En ese tiempo podía definirme como un perfecto niño evangélico, que todos los domingos, con la Biblia bajo el brazo, asistía a la iglesia. Todo terminó a los 10 cuando falleció mi abuelo y me hice fans de la mitología de Star Wars. Me resultaba más cercano Obi-Wan Kenobi que Noe.
Entonces el domingo desayunaba con mis abuelos a las 9 horas. Después mi abuelo despertaba a mi tío (Toribio) en ese tiempo con alrededor de 28 años o menos, universitario. Mi tío a veces iba con la caña a la iglesia. Mi mamá tampoco se levantaba temprano, siempre a las 10 horas. A las 10 horas partía el devocional. Mis abuelos eran puntuales. En ese panorama: yo me iba con mis abuelos en el Chevette blanco a las 9.40 horas, mientras mi tío con mi mamá llegaban a las 11 horas o más tarde.
Cuando me tocó el devocional mi mamá se levantó temprano, y me vistió con una camisa blanca, con camiseta debajo, y unos pantalones de cotele café y unos zapatos café. Era invierno. Por esa misma fecha también me vistió de esa manera y fue para el almuerzo en mi casa con los obispos de la Iglesia Metodista, los mandamases.

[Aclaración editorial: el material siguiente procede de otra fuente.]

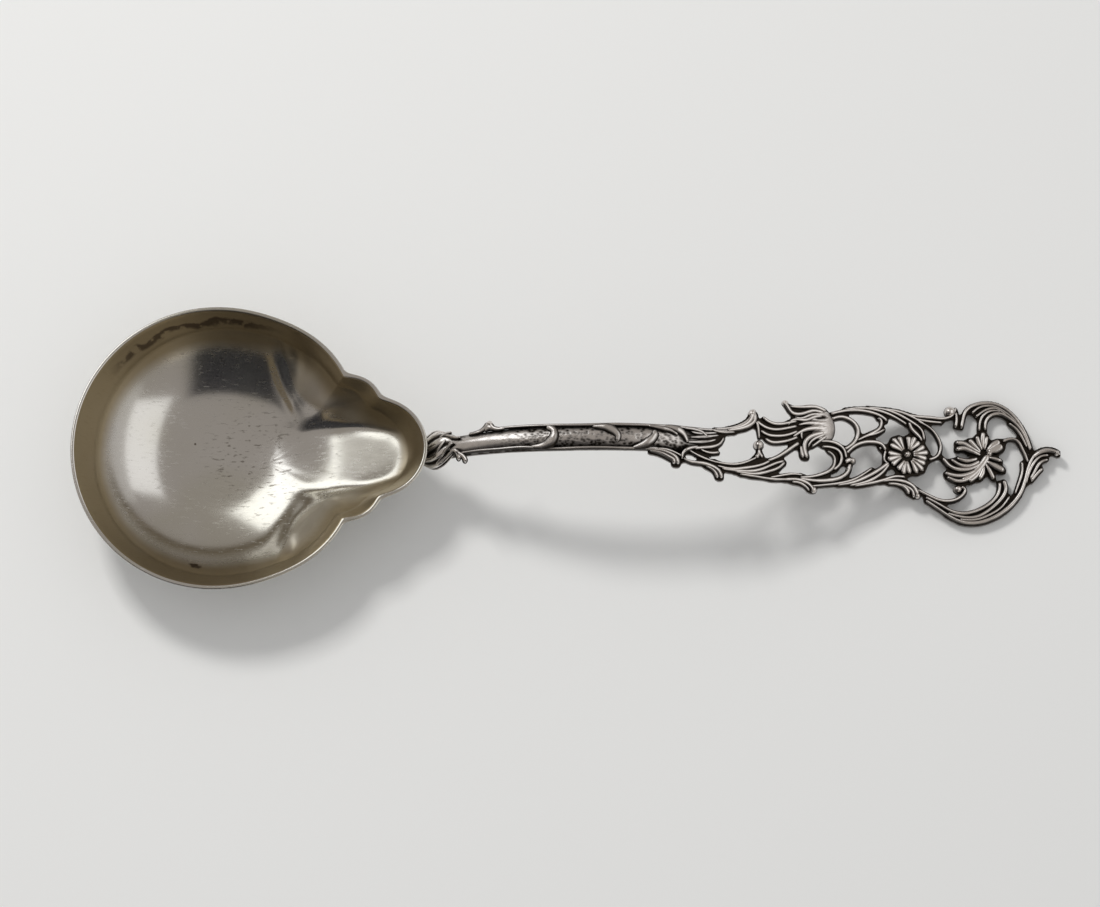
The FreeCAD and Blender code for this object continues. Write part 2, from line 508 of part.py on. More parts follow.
def main():
    """Build the spoon and write its STEP file."""
    root = bowl_solid(0, 0).fuse([shaft(), collar()]).cut(bowl_solid(rim_width, bowl_wall))
    root = root.fuse([bowl_rib(1), bowl_rib(-1)])
    root = root.fuse([ridge(line, border_height) for line in SHAFT_LINES])
    lines = FORK_LINES + BELL_LINES + SCROLL_LINES + TIP_LINES + FLOWER_LINES + rose_lines()
    plate = openwork_plate(lines).fuse([ridge(line, line_height) for line in lines])
    plate = plate.fuse([bead(*measures) for measures in BEADS])
    spoon = root.fuse(plate).Solids[0]
    print("valid", spoon.isValid(), "solids", len(spoon.Solids), "volume", round(spoon.Volume, 1))
    os.makedirs("parts", exist_ok=True)
    spoon.exportStep("parts/spoon.step")


main()
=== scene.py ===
"""Looks of the silver sugar spoon: a scalloped round bowl and a cast openwork handle of lines,
flowers and curls, on a plain pale floor under soft studio light.

Sizes are in millimetres, in the frame of the construction model, and are scaled to metres when a
mesh is made. A station is a distance along the handle from the end of the bowl, and a side is the
distance from the spoon's middle line.
"""
from __future__ import annotations

import logging
from collections.abc import Callable
from dataclasses import dataclass
from enum import Enum

import bpy
import numpy as np
from mathutils import Matrix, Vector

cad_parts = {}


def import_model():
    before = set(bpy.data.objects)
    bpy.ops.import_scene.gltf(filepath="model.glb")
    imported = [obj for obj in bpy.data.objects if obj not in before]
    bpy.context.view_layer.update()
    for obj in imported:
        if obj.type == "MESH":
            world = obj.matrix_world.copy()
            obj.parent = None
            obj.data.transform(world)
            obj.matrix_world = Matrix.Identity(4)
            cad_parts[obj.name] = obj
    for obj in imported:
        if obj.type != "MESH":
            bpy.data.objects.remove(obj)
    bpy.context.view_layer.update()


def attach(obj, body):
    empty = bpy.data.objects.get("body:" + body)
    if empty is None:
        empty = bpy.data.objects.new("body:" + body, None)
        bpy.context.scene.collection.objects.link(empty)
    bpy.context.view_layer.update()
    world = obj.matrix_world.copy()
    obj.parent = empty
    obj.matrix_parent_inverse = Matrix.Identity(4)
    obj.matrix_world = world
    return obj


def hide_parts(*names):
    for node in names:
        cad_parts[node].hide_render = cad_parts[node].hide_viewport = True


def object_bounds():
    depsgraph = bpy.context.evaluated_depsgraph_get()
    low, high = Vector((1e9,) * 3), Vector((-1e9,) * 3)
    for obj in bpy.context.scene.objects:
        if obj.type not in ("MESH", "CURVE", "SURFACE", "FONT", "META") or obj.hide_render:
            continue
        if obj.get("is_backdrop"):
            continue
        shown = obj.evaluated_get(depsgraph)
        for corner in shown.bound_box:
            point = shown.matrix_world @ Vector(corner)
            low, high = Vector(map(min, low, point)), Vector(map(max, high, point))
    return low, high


log = logging.getLogger("spoon")

MM = 0.001
# No crest stands higher over the table, and strands of one table overlap by steps of a hair
HIGHEST, HAIR = 20.28, 0.004
Array, Socket = np.ndarray, bpy.types.NodeSocket
Inputs = dict[str | int, object]
Point = tuple[float, float]
Colour = Widths = tuple[float, float, float]
Lines = tuple[tuple[tuple[Point, ...], Widths], ...]
Dome = tuple[float, float, float, float, float, float]
Surface = tuple[Array, Array, Array, Array]

# Raised lines of the casting: (station, side) of the points that a line passes through, then its width
# at the start, in the middle and at the end
COLLAR_LINES: Lines = (
    (((0.5, -1.8), (1.2, -0.9), (2.0, 0.2), (2.8, 1.2)), (0.46, 0.62, 0.46)),
    (((1.2, -2.4), (2.0, -1.5), (2.9, -0.4), (3.9, 0.4)), (0.46, 0.62, 0.46)),
    (((2.0, -2.4), (2.8, -1.6), (3.6, -1.0), (4.3, -0.6)), (0.46, 0.62, 0.46)),
    (((3.3, -0.8), (4.2, -0.9), (4.7, -1.6), (4.8, -2.4)), (0.46, 0.8, 0.9)),
    (((4.0, -0.9), (5.0, -1.5), (5.7, -2.3), (5.8, -2.9)), (0.4, 0.8, 0.95)),
    (((2.4, 1.9), (3.2, 1.7), (4.2, 1.2), (5.0, 1.1)), (0.4, 0.7, 0.4)),
    (((0.9, 0.9), (1.8, 1.6), (2.8, 2.1), (3.7, 2.2)), (0.4, 0.6, 0.4)),
)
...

Después supe que el hijo mayor del obispo falleció de Sida.
Mi abuelo, en tanto, se codeaba con los obispos pues era en ese tiempo, a principios de 1980, uno de los laicos –como le llaman a quien ejercen cargos importantes en las iglesias evangélicas- más importante del norte. Mi abuelo era jefe administrativo para Antofagasta de la empresa de electricidad. Un hombre influyente y con buena billetera para la familia y la iglesia, en tiempos de recesión. Una vez Obelix le rechazó una ayuda en plata. El gordo prefería morirse de hambre con su numerosa familia. Así era Obelix.
El devocional partió a las 10 horas, según mi Casio. Me sudaban las manos. Fijé la vista en el papel y comencé a leer la oración. Cuando levanté la cabeza me encontré con toda la gente encima. En sus rostros había expresiones de sorpresa, ternura y hasta extrañeza. Mejor los hago cantar. Cantaron. Después a leer a Filemón. Un versículo yo, y otro ellos. Me creía un líder como mi abuelo. Luego más música y la oración para terminar. Al final me sentí con el cielo asegurado, aunque los niños -según Obelix- por su calidad de niños desde ya tenían el cielo asegurado. Si lo decía Obelix, entonces había que creer.